Take every line that has the string "materials" and copy it out.

Start

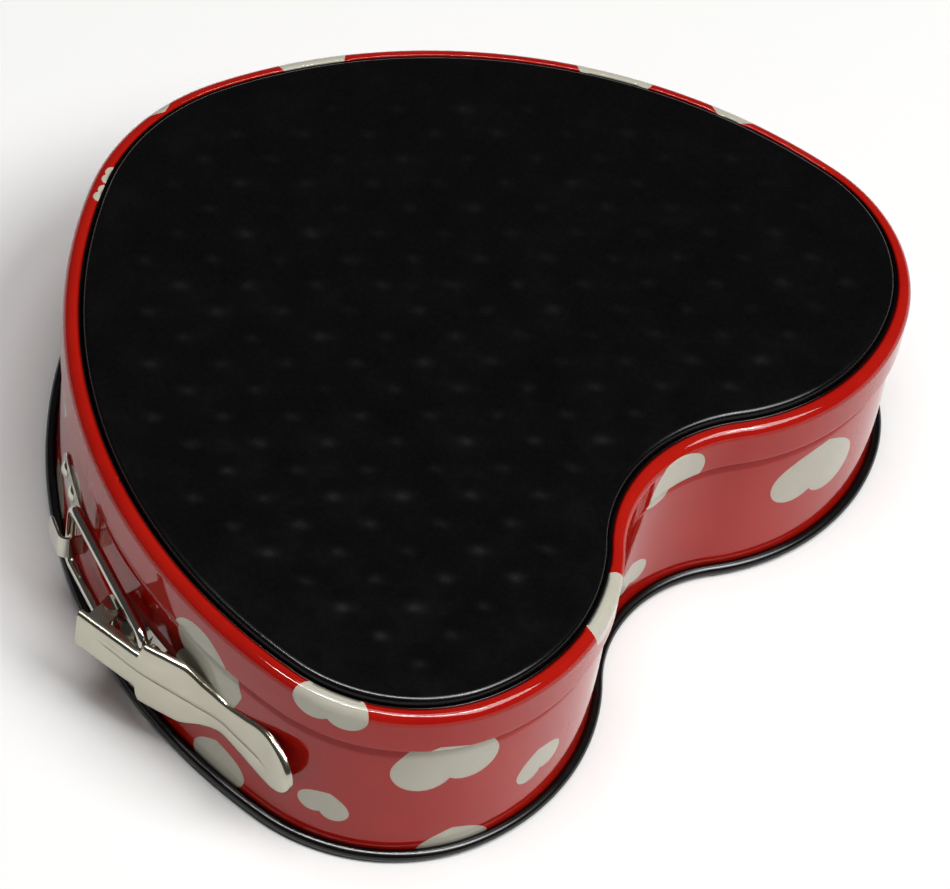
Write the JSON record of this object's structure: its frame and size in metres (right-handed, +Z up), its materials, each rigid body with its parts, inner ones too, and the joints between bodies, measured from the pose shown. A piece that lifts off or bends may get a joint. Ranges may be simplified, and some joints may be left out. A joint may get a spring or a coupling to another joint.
{
  "type": "heart-shaped springform cake tin",
  "caption": "Heart-shaped springform cake tin lying mouth down, with a loose dimpled base plate and an over-centre side clasp.",
  "frame": {"origin": "centre of the bounding box's underside, on the plane of the mouth's rolled bead", "axes": "+Z up through the base plate with the tin lying mouth down, +X across the lobes towards the clasp's side, -Y towards the heart's tip"},
  "size_m": [0.2696, 0.2216, 0.068],
  "materials": {
    "band_coating": "gloss",
    "nonstick": "satin",
    "plated_steel": "polished",
    "wire_steel": "plain"
  },
  "bodies": {
    "tin": {"side_band_clasp_half": "band_coating", "rim_wire_clasp_half": "wire_steel", "base_plate": "nonstick", "lever_bracket": "plated_steel", "bracket_rivet_1": "plated_steel", "bracket_rivet_2": "plated_steel", "lever_pivot_pin": "plated_steel"},
    "hook_side": {"side_band_hook_half": "band_coating", "rim_wire_hook_half": "wire_steel", "hook_bracket": "plated_steel", "hook_rivet_1": "plated_steel", "hook_rivet_2": "plated_steel"},
    "lever": {"lever": "plated_steel"},
    "bail": {"bail": "plated_steel"}
  },
  "joints": [
    {"name": "lever_swing", "type": "hinge", "parent": "tin", "child": "lever", "pos_m": [0.12341, -0.01048, 0.0285], "axis": [0, 0, -1], "range_deg": [0, 100]},
    {"name": "bail_swing", "type": "hinge", "parent": "lever", "child": "bail", "pos_m": [0.12901, 0.00502, 0.0285], "axis": [0, 0, 1], "range_deg": [0, 80]},
    {"name": "band_open", "type": "hinge", "parent": "tin", "child": "hook_side", "pos_m": [-0.13152, 0.05334, 0.0285], "axis": [0, 0, -1], "range_deg": [0, 2.3]}
  ],
  "couplings": [
    {"joint": "bail_swing", "follows": "lever_swing", "ratio": 0.765},
    {"joint": "band_open", "follows": "lever_swing", "ratio": 0.0224}
  ]
}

End

> [Written response]:
Write the JSON record of this object's structure: its frame and size in metres (right-handed, +Z up), its materials, each rigid body with its parts, inner ones too, and the joints between bodies, measured from the pose shown. A piece that lifts off or bends may get a joint. Ranges may be simplified, and some joints may be left out. A joint may get a spring or a coupling to another joint.
  "materials": {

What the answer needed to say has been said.